**WHAT YOU SHOULD DO**
What follows is a set of records, each of which is to be written out exactly.

**PROVIDED RECORDS**

____________________

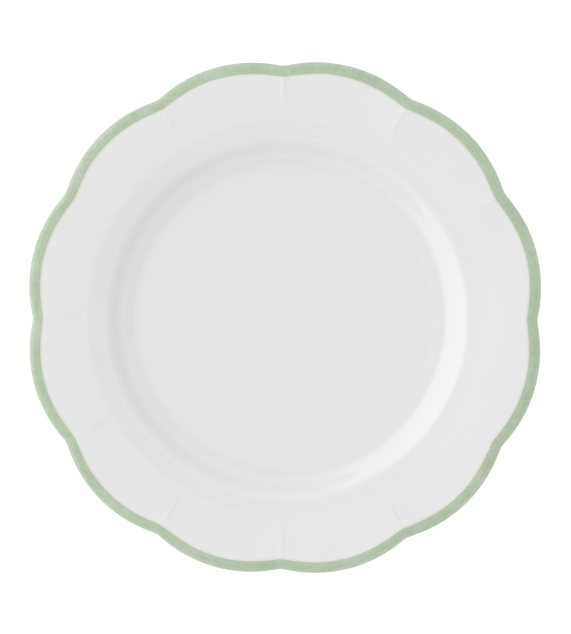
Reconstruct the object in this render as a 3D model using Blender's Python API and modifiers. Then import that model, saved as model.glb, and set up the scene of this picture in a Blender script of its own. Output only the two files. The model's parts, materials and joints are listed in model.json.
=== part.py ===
"""A scalloped porcelain dinner plate: the fired body, its clear glaze coats, and the coloured
edge band with a pale line inside it. Metres, +Z up, origin at the centre of the plane that the
foot ring stands on. Each piece is a turned profile whose rim is then drawn into lobes."""

import math

import bpy

# Outline seen from above
LOBES = 12
CREST_RADIUS = 0.1350  # centre to the outermost point of a lobe
LOBE_DEPTH = 0.0043  # dip that two neighbouring lobes would make if they met in a point
NOTCH_SOFTNESS = math.radians(0.8)  # rounds that point
LOBES_BEGIN = 0.1030  # inside this radius the plate is round
LOBES_FULL = 0.1280  # from here outwards the whole wall follows the lobes
LOBE_DRIFT = math.radians(1.0)  # the lobes aren't quite evenly spaced round the rim
DRIFT_SIDE = math.radians(45)

# Upper surface, from the centre outwards
FLOOR_HEIGHT = 0.0068
COVE_RADIUS = 0.0774  # where the flat floor and the cove round it would meet
COVE_FILLET = 0.0280
COVE_SLOPE = math.radians(14)
WALL_RADIUS = 0.0855  # where the cove and the straight wall would meet
WALL_FILLET = 0.0156
WALL_SLOPE = math.radians(40)
SHOULDER_RADIUS = 0.0928  # where the straight wall and the shoulder would meet
SHOULDER_FILLET = 0.0150
SHOULDER_SLOPE = math.radians(14)
RIM_RADIUS = 0.1028  # where the shoulder ends and the rim begins
RIM_SLOPE = math.radians(9)
BROW_RADIUS = 0.1150  # where the arched rim grows flatter
BROW_SLOPE = math.radians(4)
ROLL_RADIUS = 0.1312  # where the rim rolls over towards the lip
ROLL_FILLET = 0.0110
ROLL_SLOPE = math.radians(-18)

# Lip and lower surface
THICKNESS = 0.0040  # of the wall, the shoulder and the inner half of the rim
LIP_THICKNESS = 0.0030
LIP_SLOPE = math.radians(5)  # the rim's lower side, towards the lip
LEDGE_SLOPE = math.radians(7)  # between the foot ring and the wall
LEDGE_FILLET = 0.0050

# Foot ring
BASE_HEIGHT = 0.0032  # the recess inside the foot ring
FOOT_OUTER_TOP = (0.0826, 0.0031)
FOOT_OUTER_RADIUS = 0.0812
FOOT_INNER_RADIUS = 0.0776
FOOT_INNER_TOP_RADIUS = 0.0760

# Ribs: one raised line down the rim from each notch
RIB_HEIGHT = 0.0003
RIB_HALF_WIDTH = 0.0020
RIB_BEGINS = 0.1040
RIB_FULL = 0.1260

# Coats
COAT = 0.0003
GAP = 0.0003  # kept between any two pieces
BAND_WIDTH = 0.0060
BAND_UNDER = 0.0030  # how far the band reaches back under the lip
LINE_WIDTH = 0.0008
GLAZE_STOP = 0.0012  # the foot ring is bare below this height

# Facets
COLUMNS_PER_LOBE = 6
GATHER = 0.6  # 0 spreads the columns evenly, and towards 1 they gather at the notches
ARC_STEPS = 2
LIP_STEPS = 4
SHARP_ANGLE = math.radians(40)
MERGE = 0.00001

WHITE_PORCELAIN = (0.80, 0.79, 0.76)
CLEAR_GLAZE = (0.80, 0.80, 0.80)
SAGE = (0.479, 0.558, 0.434)
CREAM = (0.807, 0.761, 0.610)


def clear_scene():
    """Remove every object that the scene starts with."""
    for item in list(bpy.data.objects):
        bpy.data.objects.remove(item, do_unlink=True)


def make_material(name, colour, roughness):
    material = bpy.data.materials.new(name)
    material.use_nodes = True
    shader = material.node_tree.nodes["Principled BSDF"]
    shader.inputs["Base Color"].default_value = (*colour, 1.0)
    shader.inputs["Roughness"].default_value = roughness
    shader.inputs["Metallic"].default_value = 0.0
    material.diffuse_color = (*colour, 1.0)
    return material


def along(point, slope, radius):
    """The point at this radius on the line through a point with a slope."""
    return radius, point[1] + (radius - point[0]) * math.tan(slope)


def crossing(first, first_slope, second, second_slope):
    """Where two sloping lines meet."""
    a = math.tan(first_slope)
    b = math.tan(second_slope)
    radius = (second[1] - first[1] + a * first[0] - b * second[0]) / (a - b)
    return along(first, first_slope, radius)


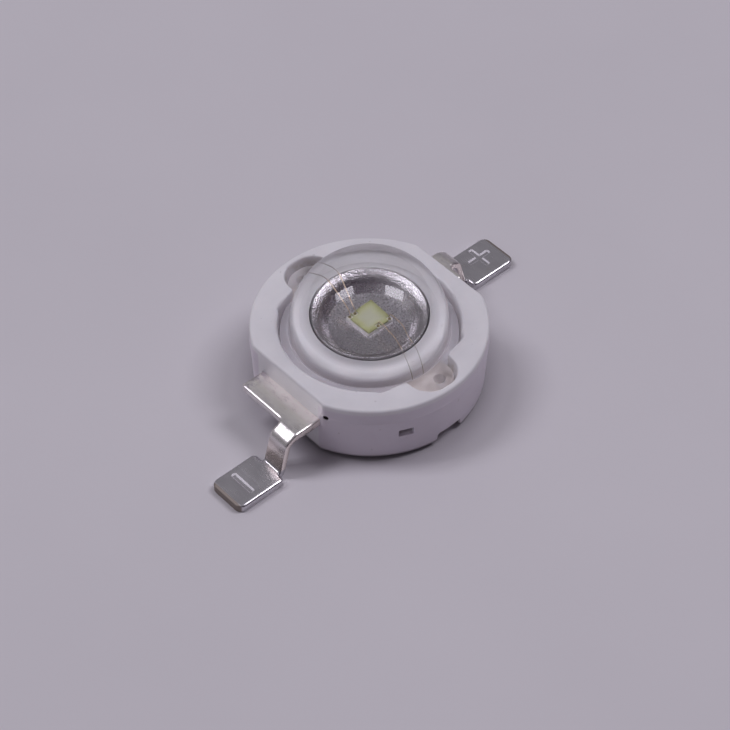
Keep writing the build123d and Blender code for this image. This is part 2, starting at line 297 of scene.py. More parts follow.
def prism(name, outline, levels, frame_m=None):
    """Closed solid through (inset, height) levels of one outline."""
    path = ccw(outline)
    rings = [at_z(offset_loop(path, ins), z) for ins, z in levels]
    verts, faces = skin(rings)
    n = len(path)
    faces.append(tuple(range(n))[::-1])
    faces.append(tuple(len(verts) - n + k for k in range(n)))
    if frame_m is not None:
        verts = [tuple(frame_m @ Vector(v)) for v in verts]
    ob = new_object(name, verts, faces)
    bm = bmesh.new()
    bm.from_mesh(ob.data)
    bmesh.ops.recalc_face_normals(bm, faces=bm.faces)
    bm.to_mesh(ob.data)
    bm.free()
    return ob


def turned(name, profile, n=192, closed=False):
    """Solid of revolution about Z from (r, z) points."""
    rings = []
    g = np.linspace(0, 2 * math.pi, n, endpoint=False)
    for r, z in profile:
        if r < 1e-6:
            rings.append(np.array([[0.0, 0.0, z]]))
        else:
            rings.append(np.stack([r * np.cos(g), r * np.sin(g), np.full(n, z)], 1))
    verts, faces = skin(rings, closed)
    return new_object(name, verts, faces)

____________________

**TASK SOLUTION**
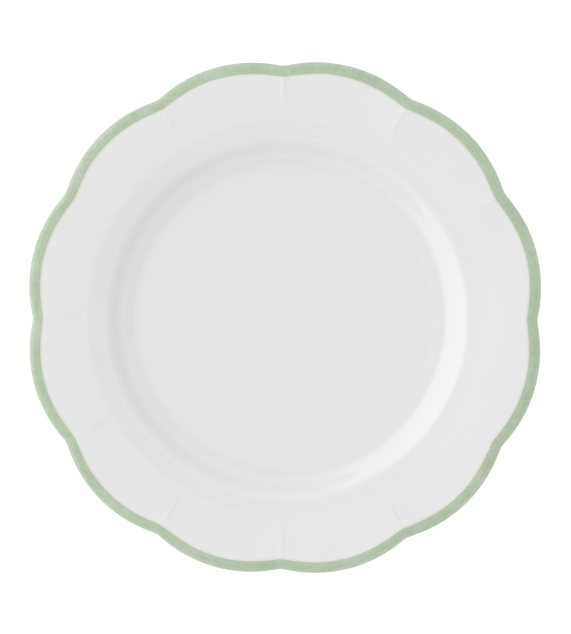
Reconstruct the object in this render as a 3D model using Blender's Python API and modifiers. Then import that model, saved as model.glb, and set up the scene of this picture in a Blender script of its own. Output only the two files. The model's parts, materials and joints are listed in model.json.
=== part.py ===
"""A scalloped porcelain dinner plate: the fired body, its clear glaze coats, and the coloured
edge band with a pale line inside it. Metres, +Z up, origin at the centre of the plane that the
foot ring stands on. Each piece is a turned profile whose rim is then drawn into lobes."""

import math

import bpy

# Outline seen from above
LOBES = 12
CREST_RADIUS = 0.1350  # centre to the outermost point of a lobe
LOBE_DEPTH = 0.0043  # dip that two neighbouring lobes would make if they met in a point
NOTCH_SOFTNESS = math.radians(0.8)  # rounds that point
LOBES_BEGIN = 0.1030  # inside this radius the plate is round
LOBES_FULL = 0.1280  # from here outwards the whole wall follows the lobes
LOBE_DRIFT = math.radians(1.0)  # the lobes aren't quite evenly spaced round the rim
DRIFT_SIDE = math.radians(45)

# Upper surface, from the centre outwards
FLOOR_HEIGHT = 0.0068
COVE_RADIUS = 0.0774  # where the flat floor and the cove round it would meet
COVE_FILLET = 0.0280
COVE_SLOPE = math.radians(14)
WALL_RADIUS = 0.0855  # where the cove and the straight wall would meet
WALL_FILLET = 0.0156
WALL_SLOPE = math.radians(40)
SHOULDER_RADIUS = 0.0928  # where the straight wall and the shoulder would meet
SHOULDER_FILLET = 0.0150
SHOULDER_SLOPE = math.radians(14)
RIM_RADIUS = 0.1028  # where the shoulder ends and the rim begins
RIM_SLOPE = math.radians(9)
BROW_RADIUS = 0.1150  # where the arched rim grows flatter
BROW_SLOPE = math.radians(4)
ROLL_RADIUS = 0.1312  # where the rim rolls over towards the lip
ROLL_FILLET = 0.0110
ROLL_SLOPE = math.radians(-18)

# Lip and lower surface
THICKNESS = 0.0040  # of the wall, the shoulder and the inner half of the rim
LIP_THICKNESS = 0.0030
LIP_SLOPE = math.radians(5)  # the rim's lower side, towards the lip
LEDGE_SLOPE = math.radians(7)  # between the foot ring and the wall
LEDGE_FILLET = 0.0050

# Foot ring
BASE_HEIGHT = 0.0032  # the recess inside the foot ring
FOOT_OUTER_TOP = (0.0826, 0.0031)
FOOT_OUTER_RADIUS = 0.0812
FOOT_INNER_RADIUS = 0.0776
FOOT_INNER_TOP_RADIUS = 0.0760

# Ribs: one raised line down the rim from each notch
RIB_HEIGHT = 0.0003
RIB_HALF_WIDTH = 0.0020
RIB_BEGINS = 0.1040
RIB_FULL = 0.1260

# Coats
COAT = 0.0003
GAP = 0.0003  # kept between any two pieces
BAND_WIDTH = 0.0060
BAND_UNDER = 0.0030  # how far the band reaches back under the lip
LINE_WIDTH = 0.0008
GLAZE_STOP = 0.0012  # the foot ring is bare below this height

# Facets
COLUMNS_PER_LOBE = 6
GATHER = 0.6  # 0 spreads the columns evenly, and towards 1 they gather at the notches
ARC_STEPS = 2
LIP_STEPS = 4
SHARP_ANGLE = math.radians(40)
MERGE = 0.00001

WHITE_PORCELAIN = (0.80, 0.79, 0.76)
CLEAR_GLAZE = (0.80, 0.80, 0.80)
SAGE = (0.479, 0.558, 0.434)
CREAM = (0.807, 0.761, 0.610)


def clear_scene():
    """Remove every object that the scene starts with."""
    for item in list(bpy.data.objects):
        bpy.data.objects.remove(item, do_unlink=True)


def make_material(name, colour, roughness):
    material = bpy.data.materials.new(name)
    material.use_nodes = True
    shader = material.node_tree.nodes["Principled BSDF"]
    shader.inputs["Base Color"].default_value = (*colour, 1.0)
    shader.inputs["Roughness"].default_value = roughness
    shader.inputs["Metallic"].default_value = 0.0
    material.diffuse_color = (*colour, 1.0)
    return material


def along(point, slope, radius):
    """The point at this radius on the line through a point with a slope."""
    return radius, point[1] + (radius - point[0]) * math.tan(slope)


def crossing(first, first_slope, second, second_slope):
    """Where two sloping lines meet."""
    a = math.tan(first_slope)
    b = math.tan(second_slope)
    radius = (second[1] - first[1] + a * first[0] - b * second[0]) / (a - b)
    return along(first, first_slope, radius)


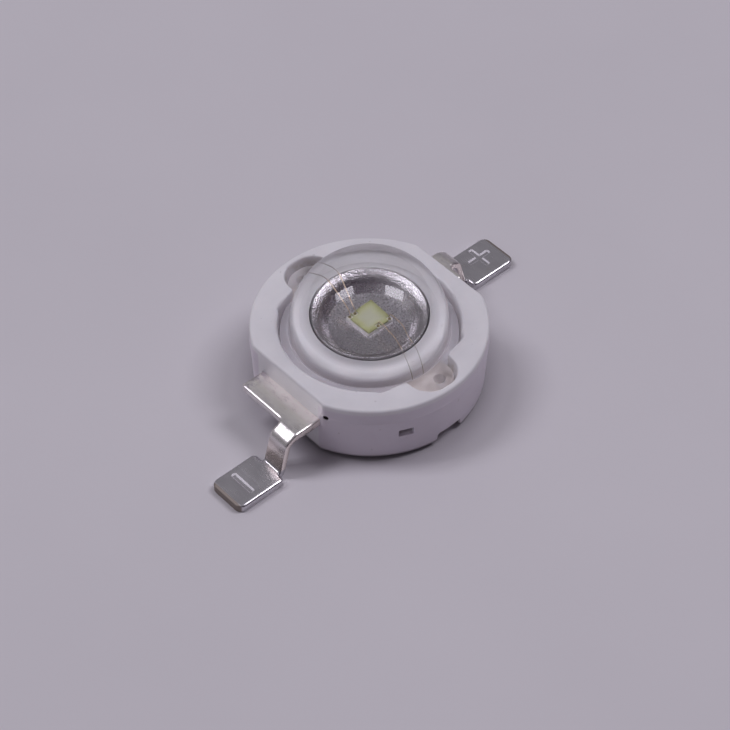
Keep writing the build123d and Blender code for this image. This is part 2, starting at line 297 of scene.py. More parts follow.
def prism(name, outline, levels, frame_m=None):
    """Closed solid through (inset, height) levels of one outline."""
    path = ccw(outline)
    rings = [at_z(offset_loop(path, ins), z) for ins, z in levels]
    verts, faces = skin(rings)
    n = len(path)
    faces.append(tuple(range(n))[::-1])
    faces.append(tuple(len(verts) - n + k for k in range(n)))
    if frame_m is not None:
        verts = [tuple(frame_m @ Vector(v)) for v in verts]
    ob = new_object(name, verts, faces)
    bm = bmesh.new()
    bm.from_mesh(ob.data)
    bmesh.ops.recalc_face_normals(bm, faces=bm.faces)
    bm.to_mesh(ob.data)
    bm.free()
    return ob


def turned(name, profile, n=192, closed=False):
    """Solid of revolution about Z from (r, z) points."""
    rings = []
    g = np.linspace(0, 2 * math.pi, n, endpoint=False)
    for r, z in profile:
        if r < 1e-6:
            rings.append(np.array([[0.0, 0.0, z]]))
        else:
            rings.append(np.stack([r * np.cos(g), r * np.sin(g), np.full(n, z)], 1))
    verts, faces = skin(rings, closed)
    return new_object(name, verts, faces)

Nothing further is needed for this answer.